Data provided ->
--- START ---

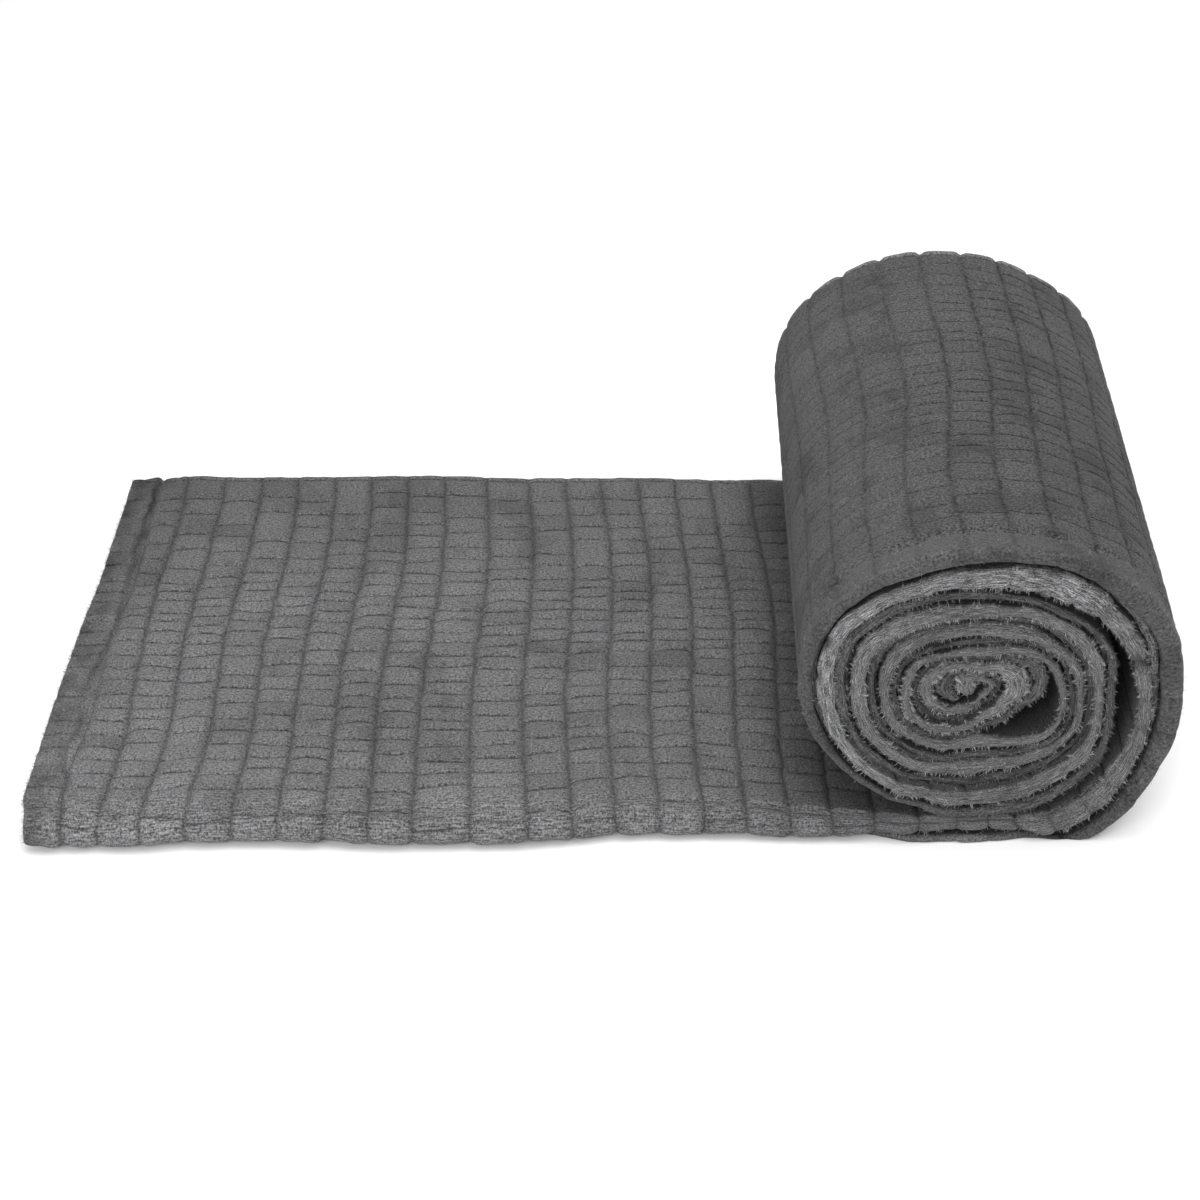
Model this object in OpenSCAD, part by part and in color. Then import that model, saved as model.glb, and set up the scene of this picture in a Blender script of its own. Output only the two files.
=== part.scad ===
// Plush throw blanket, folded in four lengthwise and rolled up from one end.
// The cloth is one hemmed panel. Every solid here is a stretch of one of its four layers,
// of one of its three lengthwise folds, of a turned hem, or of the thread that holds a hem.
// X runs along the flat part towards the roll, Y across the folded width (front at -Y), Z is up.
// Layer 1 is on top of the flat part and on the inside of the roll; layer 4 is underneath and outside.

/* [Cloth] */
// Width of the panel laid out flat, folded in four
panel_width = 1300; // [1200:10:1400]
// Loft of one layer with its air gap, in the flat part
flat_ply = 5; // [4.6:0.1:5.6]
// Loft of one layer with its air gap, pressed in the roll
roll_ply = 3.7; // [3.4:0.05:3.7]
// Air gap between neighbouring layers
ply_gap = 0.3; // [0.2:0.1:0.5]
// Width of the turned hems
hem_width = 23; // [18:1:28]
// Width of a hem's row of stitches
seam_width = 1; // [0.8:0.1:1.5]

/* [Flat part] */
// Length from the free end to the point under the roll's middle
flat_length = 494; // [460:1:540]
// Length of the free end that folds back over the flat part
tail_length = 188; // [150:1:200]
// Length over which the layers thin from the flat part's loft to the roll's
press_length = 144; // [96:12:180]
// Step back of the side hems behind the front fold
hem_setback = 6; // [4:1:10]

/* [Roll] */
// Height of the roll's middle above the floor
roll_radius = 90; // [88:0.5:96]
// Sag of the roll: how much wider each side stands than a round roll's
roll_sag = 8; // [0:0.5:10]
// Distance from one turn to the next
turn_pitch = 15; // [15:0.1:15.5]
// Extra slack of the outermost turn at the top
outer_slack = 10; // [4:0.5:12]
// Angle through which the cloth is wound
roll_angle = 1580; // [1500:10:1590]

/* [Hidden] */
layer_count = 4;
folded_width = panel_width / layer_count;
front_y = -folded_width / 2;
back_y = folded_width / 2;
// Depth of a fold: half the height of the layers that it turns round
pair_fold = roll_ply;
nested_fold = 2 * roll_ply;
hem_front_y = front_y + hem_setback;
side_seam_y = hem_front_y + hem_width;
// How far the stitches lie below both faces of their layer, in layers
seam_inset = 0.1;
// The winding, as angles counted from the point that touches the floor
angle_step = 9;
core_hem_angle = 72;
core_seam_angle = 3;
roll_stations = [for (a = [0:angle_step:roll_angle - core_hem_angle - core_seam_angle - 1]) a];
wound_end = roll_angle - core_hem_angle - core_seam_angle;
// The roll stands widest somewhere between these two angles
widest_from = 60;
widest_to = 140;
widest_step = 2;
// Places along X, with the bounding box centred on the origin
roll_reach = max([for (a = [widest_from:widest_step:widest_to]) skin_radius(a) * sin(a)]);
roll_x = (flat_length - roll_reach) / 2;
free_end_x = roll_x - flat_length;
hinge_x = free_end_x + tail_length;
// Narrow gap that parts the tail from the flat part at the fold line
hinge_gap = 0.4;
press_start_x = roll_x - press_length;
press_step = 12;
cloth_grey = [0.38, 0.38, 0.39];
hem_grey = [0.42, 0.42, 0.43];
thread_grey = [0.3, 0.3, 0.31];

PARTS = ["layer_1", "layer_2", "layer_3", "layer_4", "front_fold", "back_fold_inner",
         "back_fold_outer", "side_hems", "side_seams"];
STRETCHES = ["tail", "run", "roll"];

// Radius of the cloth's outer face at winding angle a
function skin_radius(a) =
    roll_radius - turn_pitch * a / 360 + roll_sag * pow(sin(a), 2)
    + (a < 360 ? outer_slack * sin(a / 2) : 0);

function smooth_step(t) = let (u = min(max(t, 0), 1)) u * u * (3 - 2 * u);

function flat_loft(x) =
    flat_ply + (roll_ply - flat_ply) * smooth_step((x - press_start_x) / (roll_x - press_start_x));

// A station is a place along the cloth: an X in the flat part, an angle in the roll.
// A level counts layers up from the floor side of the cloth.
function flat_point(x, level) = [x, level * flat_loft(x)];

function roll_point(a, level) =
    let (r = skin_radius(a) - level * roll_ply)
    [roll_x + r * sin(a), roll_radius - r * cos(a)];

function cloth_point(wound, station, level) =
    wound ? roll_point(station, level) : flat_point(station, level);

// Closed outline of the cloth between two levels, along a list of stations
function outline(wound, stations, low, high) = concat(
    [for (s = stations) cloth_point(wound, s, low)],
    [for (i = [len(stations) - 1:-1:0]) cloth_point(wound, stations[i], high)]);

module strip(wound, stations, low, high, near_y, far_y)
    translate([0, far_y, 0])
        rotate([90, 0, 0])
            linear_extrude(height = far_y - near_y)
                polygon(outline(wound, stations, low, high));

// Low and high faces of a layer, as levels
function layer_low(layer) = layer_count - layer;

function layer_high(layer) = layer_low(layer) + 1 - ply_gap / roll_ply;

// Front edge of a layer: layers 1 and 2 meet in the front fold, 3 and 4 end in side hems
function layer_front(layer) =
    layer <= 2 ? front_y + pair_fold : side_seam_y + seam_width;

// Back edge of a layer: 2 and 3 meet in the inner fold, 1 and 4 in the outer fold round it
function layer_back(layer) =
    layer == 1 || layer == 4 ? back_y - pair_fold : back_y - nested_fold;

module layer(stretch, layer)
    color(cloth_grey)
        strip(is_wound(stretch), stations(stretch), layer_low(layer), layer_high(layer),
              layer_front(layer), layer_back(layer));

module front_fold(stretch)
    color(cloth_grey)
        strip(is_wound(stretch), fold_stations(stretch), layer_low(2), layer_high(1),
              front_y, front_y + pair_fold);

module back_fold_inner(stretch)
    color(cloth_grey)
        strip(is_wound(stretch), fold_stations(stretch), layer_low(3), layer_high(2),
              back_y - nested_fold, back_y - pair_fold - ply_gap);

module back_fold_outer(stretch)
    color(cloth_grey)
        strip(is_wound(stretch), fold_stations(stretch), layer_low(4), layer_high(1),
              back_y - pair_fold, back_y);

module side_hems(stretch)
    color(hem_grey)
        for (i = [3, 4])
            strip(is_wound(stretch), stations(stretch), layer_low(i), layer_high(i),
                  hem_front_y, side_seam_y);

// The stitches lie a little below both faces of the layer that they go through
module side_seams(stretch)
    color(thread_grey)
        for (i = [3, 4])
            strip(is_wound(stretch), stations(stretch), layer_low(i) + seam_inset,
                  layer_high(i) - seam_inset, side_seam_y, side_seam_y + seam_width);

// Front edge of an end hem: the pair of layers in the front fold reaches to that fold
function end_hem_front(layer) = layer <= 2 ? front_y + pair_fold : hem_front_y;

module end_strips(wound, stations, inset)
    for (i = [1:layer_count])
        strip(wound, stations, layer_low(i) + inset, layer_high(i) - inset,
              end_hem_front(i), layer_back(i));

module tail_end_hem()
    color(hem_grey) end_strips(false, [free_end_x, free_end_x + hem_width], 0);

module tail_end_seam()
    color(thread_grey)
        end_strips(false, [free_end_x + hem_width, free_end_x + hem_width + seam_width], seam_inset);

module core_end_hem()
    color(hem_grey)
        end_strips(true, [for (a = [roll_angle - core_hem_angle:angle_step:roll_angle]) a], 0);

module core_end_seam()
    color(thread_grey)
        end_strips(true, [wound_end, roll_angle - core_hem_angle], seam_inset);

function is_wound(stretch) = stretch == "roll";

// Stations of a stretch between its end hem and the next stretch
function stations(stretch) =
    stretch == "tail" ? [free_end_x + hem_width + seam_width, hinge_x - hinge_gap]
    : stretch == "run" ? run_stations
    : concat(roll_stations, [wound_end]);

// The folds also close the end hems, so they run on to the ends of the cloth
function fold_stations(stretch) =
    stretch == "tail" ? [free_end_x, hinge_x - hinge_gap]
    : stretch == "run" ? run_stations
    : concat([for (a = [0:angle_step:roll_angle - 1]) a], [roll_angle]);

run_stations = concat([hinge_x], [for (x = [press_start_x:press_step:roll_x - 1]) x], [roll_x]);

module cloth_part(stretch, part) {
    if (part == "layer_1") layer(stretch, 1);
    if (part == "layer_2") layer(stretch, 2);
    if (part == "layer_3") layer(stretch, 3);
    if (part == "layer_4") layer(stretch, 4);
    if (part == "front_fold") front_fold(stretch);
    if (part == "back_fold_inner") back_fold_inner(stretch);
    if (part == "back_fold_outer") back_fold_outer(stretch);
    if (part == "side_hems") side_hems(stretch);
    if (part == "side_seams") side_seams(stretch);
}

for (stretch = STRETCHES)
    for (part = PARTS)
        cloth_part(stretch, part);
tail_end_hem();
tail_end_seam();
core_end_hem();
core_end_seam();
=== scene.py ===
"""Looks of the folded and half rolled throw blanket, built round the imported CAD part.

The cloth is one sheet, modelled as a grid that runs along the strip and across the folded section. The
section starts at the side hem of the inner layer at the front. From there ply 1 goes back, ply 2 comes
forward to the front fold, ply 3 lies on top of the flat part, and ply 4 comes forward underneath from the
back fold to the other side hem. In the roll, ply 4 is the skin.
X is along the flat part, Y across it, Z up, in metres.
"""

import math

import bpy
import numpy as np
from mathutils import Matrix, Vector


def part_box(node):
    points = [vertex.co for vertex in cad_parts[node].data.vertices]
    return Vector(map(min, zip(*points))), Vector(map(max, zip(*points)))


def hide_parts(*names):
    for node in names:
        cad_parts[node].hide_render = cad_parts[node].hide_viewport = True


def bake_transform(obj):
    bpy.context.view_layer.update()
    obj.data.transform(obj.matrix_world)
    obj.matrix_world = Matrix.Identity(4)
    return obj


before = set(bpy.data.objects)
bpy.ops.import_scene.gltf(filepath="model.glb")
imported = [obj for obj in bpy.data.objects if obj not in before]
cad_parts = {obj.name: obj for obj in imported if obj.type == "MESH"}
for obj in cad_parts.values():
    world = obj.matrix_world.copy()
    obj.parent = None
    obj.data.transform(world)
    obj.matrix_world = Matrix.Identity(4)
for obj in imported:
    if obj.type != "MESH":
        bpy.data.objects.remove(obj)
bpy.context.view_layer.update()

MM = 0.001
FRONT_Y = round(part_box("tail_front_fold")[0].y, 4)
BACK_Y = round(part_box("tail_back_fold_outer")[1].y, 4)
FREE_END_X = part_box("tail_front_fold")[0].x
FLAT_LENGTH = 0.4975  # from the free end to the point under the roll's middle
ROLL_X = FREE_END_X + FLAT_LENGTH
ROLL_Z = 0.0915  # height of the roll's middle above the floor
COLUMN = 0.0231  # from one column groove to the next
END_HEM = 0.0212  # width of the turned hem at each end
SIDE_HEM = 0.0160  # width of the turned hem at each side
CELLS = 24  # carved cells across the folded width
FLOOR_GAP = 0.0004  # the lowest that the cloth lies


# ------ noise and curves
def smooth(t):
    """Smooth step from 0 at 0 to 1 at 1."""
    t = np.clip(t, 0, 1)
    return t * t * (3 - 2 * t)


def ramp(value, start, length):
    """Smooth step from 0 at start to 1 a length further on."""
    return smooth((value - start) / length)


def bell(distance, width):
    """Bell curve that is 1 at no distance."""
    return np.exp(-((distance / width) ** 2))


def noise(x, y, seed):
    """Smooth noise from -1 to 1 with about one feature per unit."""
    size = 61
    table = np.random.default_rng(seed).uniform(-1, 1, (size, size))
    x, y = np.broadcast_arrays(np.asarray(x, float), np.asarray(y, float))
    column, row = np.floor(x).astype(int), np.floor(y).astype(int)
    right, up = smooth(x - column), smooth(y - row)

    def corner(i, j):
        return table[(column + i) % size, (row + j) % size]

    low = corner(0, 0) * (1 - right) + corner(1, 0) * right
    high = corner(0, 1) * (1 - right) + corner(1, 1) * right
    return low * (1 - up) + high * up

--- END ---

What you need to do -> Take every line from the data that contains the word "update".

The answer ->
    bpy.context.view_layer.update()
bpy.context.view_layer.update()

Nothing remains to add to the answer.